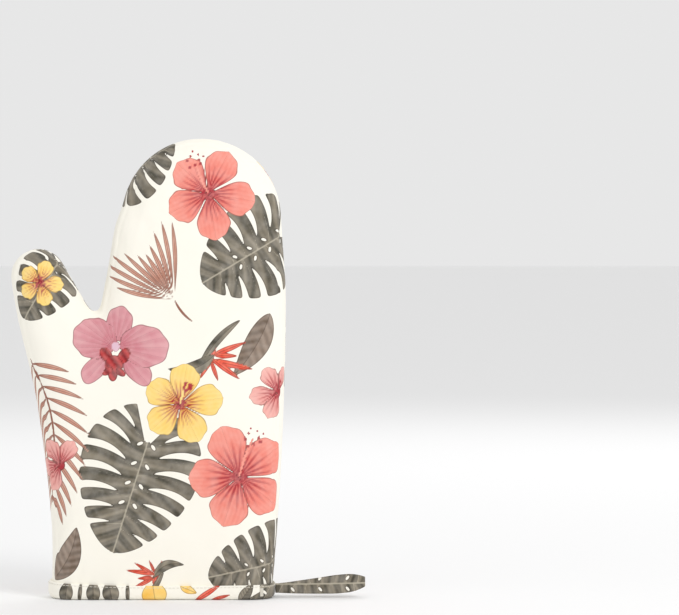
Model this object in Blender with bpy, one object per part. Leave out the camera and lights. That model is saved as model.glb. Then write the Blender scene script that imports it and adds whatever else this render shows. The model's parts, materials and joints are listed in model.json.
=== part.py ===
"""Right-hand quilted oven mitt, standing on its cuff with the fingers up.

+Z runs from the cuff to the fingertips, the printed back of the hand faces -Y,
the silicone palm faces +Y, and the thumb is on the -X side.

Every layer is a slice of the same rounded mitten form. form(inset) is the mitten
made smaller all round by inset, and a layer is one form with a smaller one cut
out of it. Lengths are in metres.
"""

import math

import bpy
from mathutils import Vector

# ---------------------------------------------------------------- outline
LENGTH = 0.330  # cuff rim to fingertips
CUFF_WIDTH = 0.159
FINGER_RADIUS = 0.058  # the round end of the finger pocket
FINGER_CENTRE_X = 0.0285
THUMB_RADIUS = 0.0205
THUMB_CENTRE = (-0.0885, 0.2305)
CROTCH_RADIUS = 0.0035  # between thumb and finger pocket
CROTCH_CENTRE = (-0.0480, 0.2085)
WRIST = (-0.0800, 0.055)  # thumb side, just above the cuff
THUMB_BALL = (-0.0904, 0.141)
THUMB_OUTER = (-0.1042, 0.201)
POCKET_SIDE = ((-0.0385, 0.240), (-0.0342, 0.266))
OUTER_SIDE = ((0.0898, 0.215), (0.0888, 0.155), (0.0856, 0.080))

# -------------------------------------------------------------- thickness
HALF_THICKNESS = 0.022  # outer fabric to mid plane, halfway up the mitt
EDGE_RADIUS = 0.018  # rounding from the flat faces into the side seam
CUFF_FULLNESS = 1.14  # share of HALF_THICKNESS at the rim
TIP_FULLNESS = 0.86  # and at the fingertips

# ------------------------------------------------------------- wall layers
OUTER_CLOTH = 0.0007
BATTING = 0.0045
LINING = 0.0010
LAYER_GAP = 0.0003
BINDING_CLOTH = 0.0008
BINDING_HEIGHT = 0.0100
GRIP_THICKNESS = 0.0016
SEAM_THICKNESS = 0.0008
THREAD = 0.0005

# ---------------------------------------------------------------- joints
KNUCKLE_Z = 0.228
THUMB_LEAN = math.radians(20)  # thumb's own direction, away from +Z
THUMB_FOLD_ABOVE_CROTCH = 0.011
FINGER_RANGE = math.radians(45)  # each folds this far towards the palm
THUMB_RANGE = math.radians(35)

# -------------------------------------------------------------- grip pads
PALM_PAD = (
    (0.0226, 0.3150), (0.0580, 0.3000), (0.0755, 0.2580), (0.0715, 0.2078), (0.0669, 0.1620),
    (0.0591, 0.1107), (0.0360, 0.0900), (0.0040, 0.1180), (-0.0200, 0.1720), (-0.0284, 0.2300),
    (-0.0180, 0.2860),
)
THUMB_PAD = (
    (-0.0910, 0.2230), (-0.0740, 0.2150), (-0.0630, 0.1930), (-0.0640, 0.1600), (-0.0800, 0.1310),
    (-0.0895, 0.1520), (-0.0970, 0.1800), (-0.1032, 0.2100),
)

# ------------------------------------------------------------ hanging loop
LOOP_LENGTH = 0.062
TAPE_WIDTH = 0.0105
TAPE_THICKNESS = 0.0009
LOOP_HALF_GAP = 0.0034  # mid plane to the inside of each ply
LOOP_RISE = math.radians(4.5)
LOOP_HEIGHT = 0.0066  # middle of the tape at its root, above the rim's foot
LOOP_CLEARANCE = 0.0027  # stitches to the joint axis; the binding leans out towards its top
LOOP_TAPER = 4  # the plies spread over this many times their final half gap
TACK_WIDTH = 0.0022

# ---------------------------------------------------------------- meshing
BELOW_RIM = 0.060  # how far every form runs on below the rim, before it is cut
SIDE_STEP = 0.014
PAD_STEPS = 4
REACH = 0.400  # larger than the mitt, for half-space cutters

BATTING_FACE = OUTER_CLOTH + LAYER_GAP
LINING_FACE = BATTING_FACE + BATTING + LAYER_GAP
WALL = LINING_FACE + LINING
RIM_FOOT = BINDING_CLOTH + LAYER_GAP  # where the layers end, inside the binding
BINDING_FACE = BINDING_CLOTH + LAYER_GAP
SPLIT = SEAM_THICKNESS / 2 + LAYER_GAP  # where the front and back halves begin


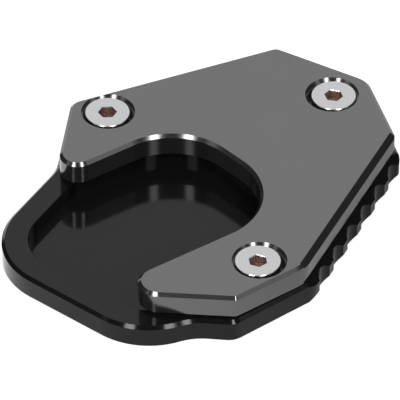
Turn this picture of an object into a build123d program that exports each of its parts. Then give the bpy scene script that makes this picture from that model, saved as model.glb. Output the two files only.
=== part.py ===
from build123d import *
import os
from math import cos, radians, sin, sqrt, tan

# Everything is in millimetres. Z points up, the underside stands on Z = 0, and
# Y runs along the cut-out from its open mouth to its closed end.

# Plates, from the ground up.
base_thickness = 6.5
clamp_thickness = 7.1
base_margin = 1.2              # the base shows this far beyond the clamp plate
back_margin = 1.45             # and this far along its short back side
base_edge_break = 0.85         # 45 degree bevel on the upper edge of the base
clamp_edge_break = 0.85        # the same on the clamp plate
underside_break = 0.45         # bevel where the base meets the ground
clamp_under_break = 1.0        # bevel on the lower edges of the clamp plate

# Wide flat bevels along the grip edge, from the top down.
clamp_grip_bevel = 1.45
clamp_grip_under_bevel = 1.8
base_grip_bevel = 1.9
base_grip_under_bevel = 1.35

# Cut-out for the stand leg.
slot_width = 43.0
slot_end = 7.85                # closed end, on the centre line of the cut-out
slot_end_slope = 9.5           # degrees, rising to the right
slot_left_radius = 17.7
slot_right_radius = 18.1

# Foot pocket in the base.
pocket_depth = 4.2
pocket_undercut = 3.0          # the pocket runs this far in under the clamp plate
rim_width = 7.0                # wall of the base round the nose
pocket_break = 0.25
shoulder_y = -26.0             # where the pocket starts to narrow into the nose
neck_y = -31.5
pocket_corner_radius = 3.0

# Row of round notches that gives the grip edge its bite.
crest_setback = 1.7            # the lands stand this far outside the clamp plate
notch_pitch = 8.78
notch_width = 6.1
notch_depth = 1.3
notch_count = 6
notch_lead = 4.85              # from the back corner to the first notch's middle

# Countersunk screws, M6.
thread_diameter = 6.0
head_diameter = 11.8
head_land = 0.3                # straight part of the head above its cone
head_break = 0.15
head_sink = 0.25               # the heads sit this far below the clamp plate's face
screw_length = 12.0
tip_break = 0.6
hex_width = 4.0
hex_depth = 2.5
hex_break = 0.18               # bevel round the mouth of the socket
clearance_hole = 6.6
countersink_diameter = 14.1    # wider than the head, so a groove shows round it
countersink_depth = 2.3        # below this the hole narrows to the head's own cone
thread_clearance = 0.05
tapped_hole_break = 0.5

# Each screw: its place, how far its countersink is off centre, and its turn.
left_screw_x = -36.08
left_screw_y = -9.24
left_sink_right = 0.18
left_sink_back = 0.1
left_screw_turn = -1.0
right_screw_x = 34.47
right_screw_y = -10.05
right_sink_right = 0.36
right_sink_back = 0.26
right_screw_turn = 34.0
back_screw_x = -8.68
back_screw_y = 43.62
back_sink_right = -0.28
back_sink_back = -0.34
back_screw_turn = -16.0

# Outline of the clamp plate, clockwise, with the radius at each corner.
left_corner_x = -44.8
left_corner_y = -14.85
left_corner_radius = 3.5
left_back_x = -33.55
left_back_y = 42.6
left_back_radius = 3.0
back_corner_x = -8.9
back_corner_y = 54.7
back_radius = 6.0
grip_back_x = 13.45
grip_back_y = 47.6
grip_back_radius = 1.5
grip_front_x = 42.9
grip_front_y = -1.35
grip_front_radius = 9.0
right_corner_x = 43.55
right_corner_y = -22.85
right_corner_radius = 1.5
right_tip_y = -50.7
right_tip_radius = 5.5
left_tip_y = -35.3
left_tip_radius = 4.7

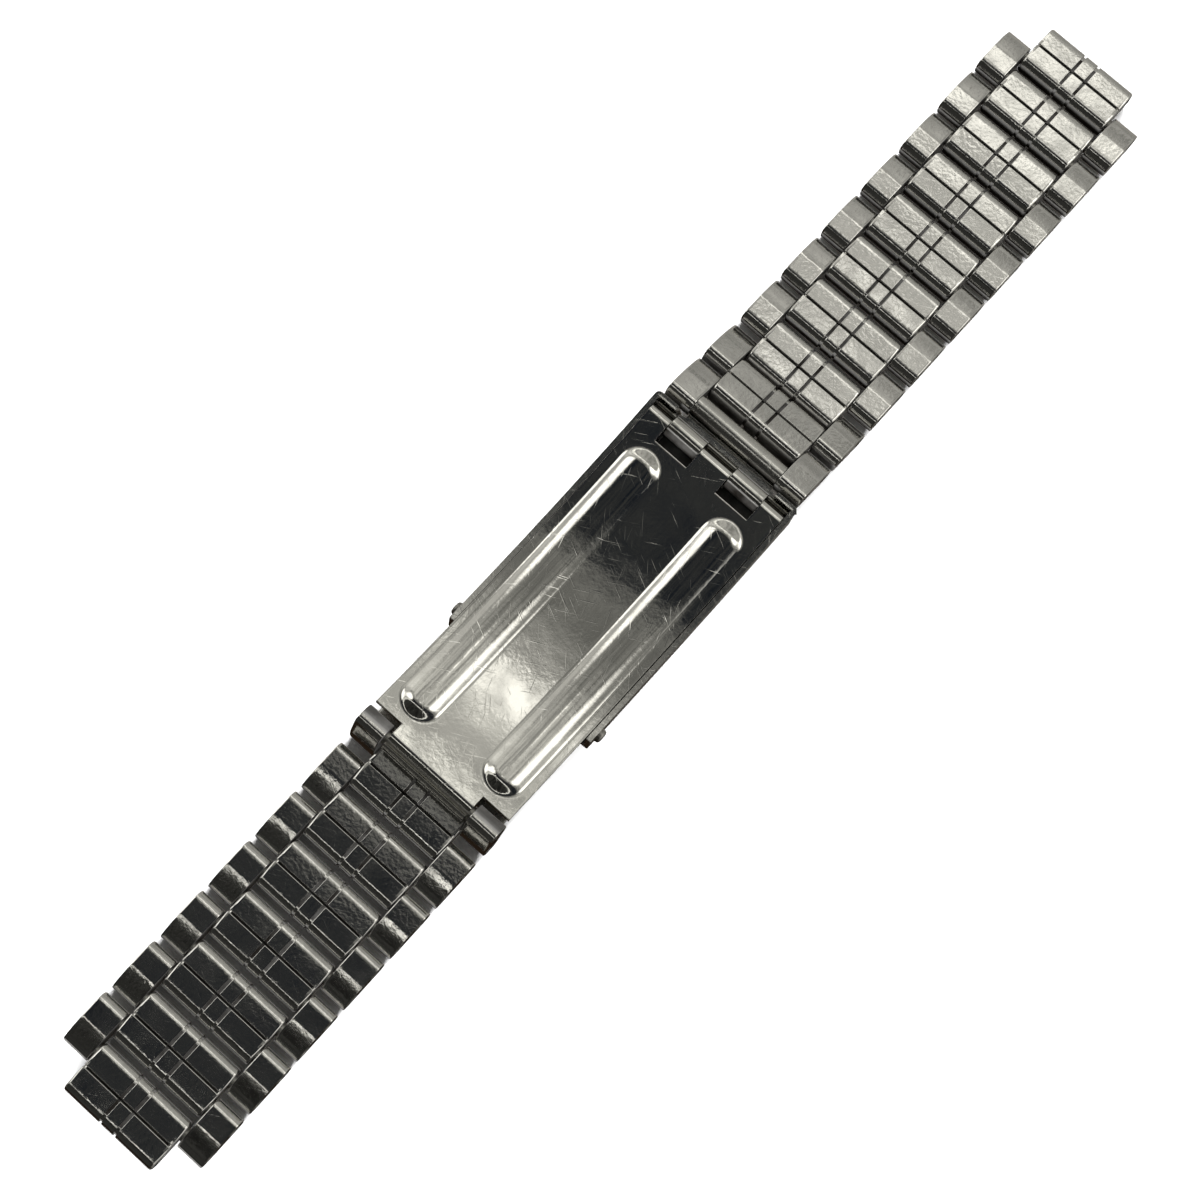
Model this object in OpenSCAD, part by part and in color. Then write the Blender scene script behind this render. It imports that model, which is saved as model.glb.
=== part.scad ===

=======

● GIVEN REQUEST: Pull out every line in the data above that has the word "into".

● THE OUTPUT:
EDGE_RADIUS = 0.018  # rounding from the flat faces into the side seam
Turn this picture of an object into a build123d program that exports each of its parts. Then give the bpy scene script that makes this picture from that model, saved as model.glb. Output the two files only.
shoulder_y = -26.0             # where the pocket starts to narrow into the nose